Input material:
####
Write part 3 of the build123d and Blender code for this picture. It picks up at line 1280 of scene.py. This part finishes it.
####
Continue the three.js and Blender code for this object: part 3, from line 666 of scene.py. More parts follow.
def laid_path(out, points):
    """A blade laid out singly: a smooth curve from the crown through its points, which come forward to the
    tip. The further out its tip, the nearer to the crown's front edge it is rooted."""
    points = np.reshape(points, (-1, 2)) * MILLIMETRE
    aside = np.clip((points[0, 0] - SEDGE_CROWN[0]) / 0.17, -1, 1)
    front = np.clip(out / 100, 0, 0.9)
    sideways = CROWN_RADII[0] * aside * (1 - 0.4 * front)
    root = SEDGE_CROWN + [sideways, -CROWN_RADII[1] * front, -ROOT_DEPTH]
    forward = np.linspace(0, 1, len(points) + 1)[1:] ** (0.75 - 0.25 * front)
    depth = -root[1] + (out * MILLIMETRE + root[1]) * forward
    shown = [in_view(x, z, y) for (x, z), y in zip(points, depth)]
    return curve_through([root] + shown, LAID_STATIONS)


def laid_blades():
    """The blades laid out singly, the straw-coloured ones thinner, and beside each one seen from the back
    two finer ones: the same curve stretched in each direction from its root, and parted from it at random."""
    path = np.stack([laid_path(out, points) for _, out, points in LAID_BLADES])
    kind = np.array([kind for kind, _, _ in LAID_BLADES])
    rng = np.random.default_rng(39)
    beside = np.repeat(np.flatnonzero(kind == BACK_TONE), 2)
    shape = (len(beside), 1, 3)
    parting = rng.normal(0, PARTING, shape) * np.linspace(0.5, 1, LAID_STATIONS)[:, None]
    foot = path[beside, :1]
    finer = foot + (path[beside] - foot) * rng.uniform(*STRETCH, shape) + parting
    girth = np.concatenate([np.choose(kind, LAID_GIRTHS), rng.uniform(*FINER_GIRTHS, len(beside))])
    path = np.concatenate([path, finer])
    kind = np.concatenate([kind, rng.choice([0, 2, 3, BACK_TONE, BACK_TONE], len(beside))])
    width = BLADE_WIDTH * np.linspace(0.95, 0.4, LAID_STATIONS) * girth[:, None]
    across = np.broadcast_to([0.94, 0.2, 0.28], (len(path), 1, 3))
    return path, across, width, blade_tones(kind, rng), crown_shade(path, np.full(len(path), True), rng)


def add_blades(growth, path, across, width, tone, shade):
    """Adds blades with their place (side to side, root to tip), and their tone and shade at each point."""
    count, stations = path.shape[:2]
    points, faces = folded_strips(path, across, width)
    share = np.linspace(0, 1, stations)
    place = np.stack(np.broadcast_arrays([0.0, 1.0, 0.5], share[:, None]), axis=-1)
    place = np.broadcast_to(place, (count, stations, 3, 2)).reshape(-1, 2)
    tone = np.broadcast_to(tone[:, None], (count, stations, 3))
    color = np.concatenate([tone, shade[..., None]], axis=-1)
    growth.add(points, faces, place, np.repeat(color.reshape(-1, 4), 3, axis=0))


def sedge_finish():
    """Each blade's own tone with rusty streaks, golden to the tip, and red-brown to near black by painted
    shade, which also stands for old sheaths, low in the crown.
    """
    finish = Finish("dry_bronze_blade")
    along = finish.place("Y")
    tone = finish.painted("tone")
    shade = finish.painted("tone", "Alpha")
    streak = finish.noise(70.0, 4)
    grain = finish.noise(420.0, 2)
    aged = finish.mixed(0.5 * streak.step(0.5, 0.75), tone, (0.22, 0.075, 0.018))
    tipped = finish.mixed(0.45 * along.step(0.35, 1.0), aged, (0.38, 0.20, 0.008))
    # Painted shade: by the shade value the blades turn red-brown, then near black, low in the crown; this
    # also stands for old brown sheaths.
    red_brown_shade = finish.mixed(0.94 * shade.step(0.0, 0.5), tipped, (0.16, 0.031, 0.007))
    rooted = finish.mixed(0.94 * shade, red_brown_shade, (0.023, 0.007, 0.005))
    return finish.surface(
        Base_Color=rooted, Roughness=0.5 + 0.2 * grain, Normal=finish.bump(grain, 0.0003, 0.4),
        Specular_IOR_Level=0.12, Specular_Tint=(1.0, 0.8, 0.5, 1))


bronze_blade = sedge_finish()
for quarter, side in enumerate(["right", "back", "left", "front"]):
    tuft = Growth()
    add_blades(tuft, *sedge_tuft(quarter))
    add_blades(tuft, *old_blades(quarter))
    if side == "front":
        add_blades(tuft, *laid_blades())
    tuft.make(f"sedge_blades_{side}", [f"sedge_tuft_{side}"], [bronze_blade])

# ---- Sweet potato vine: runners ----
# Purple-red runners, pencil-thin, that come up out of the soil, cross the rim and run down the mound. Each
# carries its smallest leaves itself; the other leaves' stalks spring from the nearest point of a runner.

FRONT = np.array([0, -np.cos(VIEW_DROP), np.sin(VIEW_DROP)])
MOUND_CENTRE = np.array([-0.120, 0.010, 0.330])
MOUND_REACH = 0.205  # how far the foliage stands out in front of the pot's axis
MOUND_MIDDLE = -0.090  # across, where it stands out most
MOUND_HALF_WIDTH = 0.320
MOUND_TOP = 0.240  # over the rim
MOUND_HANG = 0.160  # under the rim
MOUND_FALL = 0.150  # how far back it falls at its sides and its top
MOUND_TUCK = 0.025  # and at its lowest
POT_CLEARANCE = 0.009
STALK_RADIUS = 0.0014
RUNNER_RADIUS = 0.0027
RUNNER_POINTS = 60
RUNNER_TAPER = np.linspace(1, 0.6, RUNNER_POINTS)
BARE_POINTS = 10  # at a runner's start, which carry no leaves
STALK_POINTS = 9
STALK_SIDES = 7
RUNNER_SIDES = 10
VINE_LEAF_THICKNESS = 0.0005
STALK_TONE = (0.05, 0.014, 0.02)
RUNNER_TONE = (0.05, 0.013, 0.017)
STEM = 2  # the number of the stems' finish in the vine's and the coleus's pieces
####
Task brief:
Tally the lines of the listing above that include the word "Blender". Answer with the number alone.

Exercise answer:
2